When we had our children I felt terribly isolated. With twins I didn’t feel like I had the opportunity, timing or energy to join mom’s clubs or any regularly scheduled meeting that might be too close to a mealtime, naptime or bedtime. I kind of became cloistered, which is easy to do when you can’t see your closest neighbour (who, by the way, I’ve seen about 5 times in the 5 years since they moved in). You hit the nail on the head when you said that you really need to make an effort to meet like-minded people and activities when you live a rural life, to essentially create a community that you identify with. It’s truly a soul-searching exercise. (I wish we had kidsinthehills.ca four years ago!)
Only this year have I started to feel like a member of a community, rather than a long-term visitor. Living where I do, it’s been a challenge just to identify my geographic “village”. Is it Primrose/Violet Hill/Mono/Dufferin/Shelburne/Alliston/Orangeville? The happy realization is, it can be “all of the above”!
You have to spread your arms wide to bump into people around here, and search out those with whom you “click”. But when it happens, it HAPPENS, and the embrace is all the warmer!
Thanks for your post.
Jen Payne on June 17, 2010 at 2:59 pm |
Hey Jen! You know, I live in a huge suburb of an even larger city, and even here it is hard to find where you fit and the people you fit with. I am not very good at opening my life and taking risks in finding new people. I know I need to….its time to start building our village! Thanks for writing!
Ginger on June 18, 2010 at 8:30 pm |
I didn’t realize you were also a fellow thespian! Part of discovering new friends is connecting through one interest and then finding out you have much more in common. I firmly believe that it does take a village to raise a child, a concept that I think suffers in our age of over-protectiveness of our children and the (often justified) heightened sense of fear we experience as parents.

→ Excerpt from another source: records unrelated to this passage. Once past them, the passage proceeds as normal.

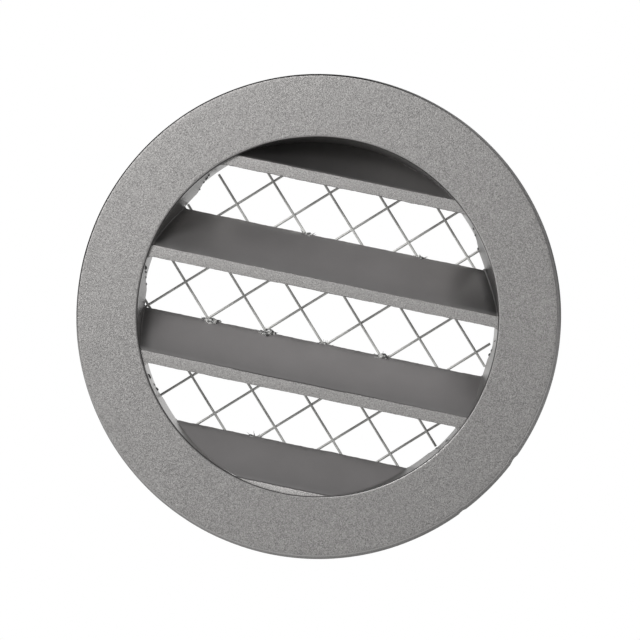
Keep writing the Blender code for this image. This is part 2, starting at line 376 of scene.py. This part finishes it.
def fin(bm, s, line, flakes, seed):
    # a thin ragged fin; line gives a point and the way out of the metal at any share of its length
    length = (line(1)[0] - line(0)[0]).length
    steps = max(4, round(length / s["flashStep"]))
    stepNoise, seedNoise, takenOff = s["flashNoise"]
    flakeStep, flakeSeed = s["flakeNoise"]
    rows = []
    for step in range(steps + 1):
        share = step / steps
        point, out = line(share)
        along = (line(min(1, share + tiny))[0] - line(max(0, share - tiny))[0]).normalized()
        aside = along.cross(out).normalized()
        uneven = wander(step * stepNoise, seed * seedNoise, 0, 1)
        height = s["flashHeight"] * (uneven - takenOff)
        for place, half, tall in flakes:
            bump = max(0, 1 - abs(share - place) / half)
            uneven = wander(step * flakeStep, seed * flakeSeed, 4, 1)
            ragged = s["flakeMean"] + s["flakeSwing"] * uneven
            height = max(height, tall * min(1, s["flakeSteep"] * bump) * ragged)
        rows.append([
            point + aside * s["flashWidth"] - out * s["bite"],
            point - aside * s["flashWidth"] - out * s["bite"],
            point - aside * s["flashTip"] + out * height,
            point + aside * s["flashTip"] + out * height,
        ])
    bridgeRows(bm, rows)


def flashLevel(s, top, y):
    # height of the parting line on a window's wall, at a depth
    return top - s["slatFront"] - s["flashStart"] - (
        y - s["slatFrontY"]) * s["flashDrop"] / s["slatDepth"]


def wallLine(s, top, side):
    # the mould's parting line on the wall of a window: from the strip above down to the next slat
    start, shorter = s["flashSpan"]

    def line(share):
        y = s["slatFrontY"] + start + share * (s["slatDepth"] - shorter)
        z = flashLevel(s, top, y)
        x = side * meetBore(s, y, z, side, boreAt)[1]
        return Vector((x, y, z)), Vector((-x, 0, -z)).normalized()
    return line


def pocketLine(s):
    # where the fillet of the top pocket runs out on the slat's face, on its right
    top = s["slatTops"][0]
    slope = math.radians(s["slatAngle"])
    start, length = s["pocketSpan"]

    def line(share):
        along = start - length * share
        y = s["slatFrontY"] + along * s["slatDepth"]
        level = top + along * s["slatRise"]
        x = meetBore(s, y, level, 1, boreAt)[1] - s["upperFillet"] - s["pocketGap"]
        return Vector((x, y, level)), Vector((0, -math.sin(slope), math.cos(slope)))
    return line


def mouldFlash(s):
    bm = bmesh.new()
    for seed, ((slat, side), flakes) in enumerate(s["flakes"].items()):
        fin(bm, s, wallLine(s, s["slatTops"][slat], side), flakes, seed)
    fin(bm, s, pocketLine(s), s["pocketDashes"], 9)
    return linkedObject("mouldFlash", bm)


def darkenFins(casting, s):
    # small faces that stand out of a wall near its parting line take the second material, painted
    # shade
    least, most = s["finProud"]
    for face in casting.data.polygons:
        x, y, z = face.center / mm
        proud = boreAt(s, y, math.atan2(z, x)) - math.hypot(x, z)
        small = face.area / mm ** 2 < s["finArea"]
        inDepth = s["slatFrontY"] + s["finStart"] < y < s["slatRearY"]
        if small and inDepth and least < proud < most:
            for top in s["slatTops"][:3]:
                if abs(z - flashLevel(s, top, y)) < s["finReach"]:
                    face.material_index = 1


def applyBoolean(item, cutter, operation):
    modifier = item.modifiers.new("join", "BOOLEAN")
    modifier.operation = operation
    modifier.solver = "EXACT"
    modifier.object = cutter
    graph = bpy.context.evaluated_depsgraph_get()
    mesh = bpy.data.meshes.new_from_object(item.evaluated_get(graph))
    item.modifiers.clear()
    item.data = mesh
    bpy.data.objects.remove(cutter)


def makeCasting(look):
    s = castingSizes(look)
    bars = bmesh.new()
    for top in s["slatTops"]:
        slatBar(bars, s, top)
    casting = turnedRing(s)
    for addition in (slatFillets(s), mouldFlash(s), linkedObject("slatBars", bars)):
        applyBoolean(casting, addition, "UNION")
        print("joined:", len(casting.data.polygons), "faces")
    casting.name = "ventCasting"
    smooth(casting, castSharp)
    return casting


# node groups that several materials share; lengths in them are millimetres

def newGroup(name, inputs, outputs):
    group = bpy.data.node_groups.new(name, "ShaderNodeTree")
    for label, kind, value in inputs:
        socket = group.interface.new_socket(name=label, in_out="INPUT", socket_type=kind)
        if value is not None:
            socket.default_value = value
    for label, kind in outputs:
        group.interface.new_socket(name=label, in_out="OUTPUT", socket_type=kind)
    return group, group.nodes.new("NodeGroupInput"), group.nodes.new("NodeGroupOutput")


def addNode(tree, kind, links=(), **settings):
    # links are (input name or number, source socket or plain value)
    node = tree.nodes.new(kind)
    for key, value in settings.items():
        setattr(node, key, value)
    for place, source in links:
        if isinstance(source, bpy.types.NodeSocket):
            tree.links.new(source, node.inputs[place])
        else:
            node.inputs[place].default_value = source
    return node


def mathNode(tree, operation, first, second=None, clamp=False):
    links = [(0, first)] + ([(1, second)] if second is not None else [])
    return addNode(tree, "ShaderNodeMath", links, operation=operation, use_clamp=clamp).outputs[0]


def between(tree, value, low, high, toLow=0.0, toHigh=1.0, kind="LINEAR"):
    return addNode(tree, "ShaderNodeMapRange", [
        ("Value", value), ("From Min", low), ("From Max", high),
        ("To Min", toLow), ("To Max", toHigh),
    ], interpolation_type=kind).outputs[0]


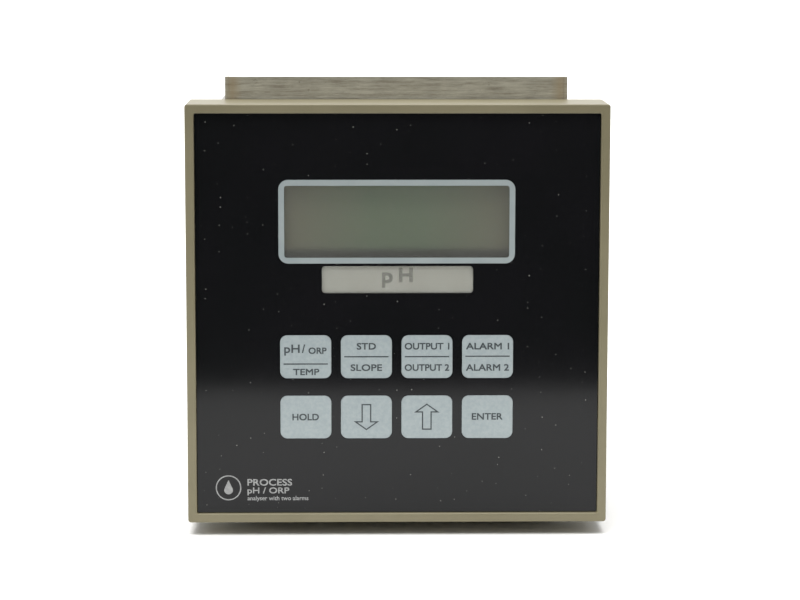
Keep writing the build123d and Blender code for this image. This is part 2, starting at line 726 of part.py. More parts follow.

We are afraid to let our kids be with other groups of people, and other adults especially, without hovering over them. I came to this realization the other day while shopping at a local farm. A woman I would call an acquaintance, who has a daughter around my kids’ age, asked if she could take my boys up to see the chickens so I could shop in peace. My instinct was “no, that’s okay, I can watch them, I don’t want them that far out of sight, I don’t know you as well as I should…” Then I realized that this was a safe environment, I have spoken with her lots around town, and the boys could learn a lot from this, both from the chickens and from someone else talking about them.
As soon as I said “yes,” I was awash in that feeling of community. My boys need exposure to that kind of experience, and I need to help them learn and grow among all kinds of people, not just at their mama’s side.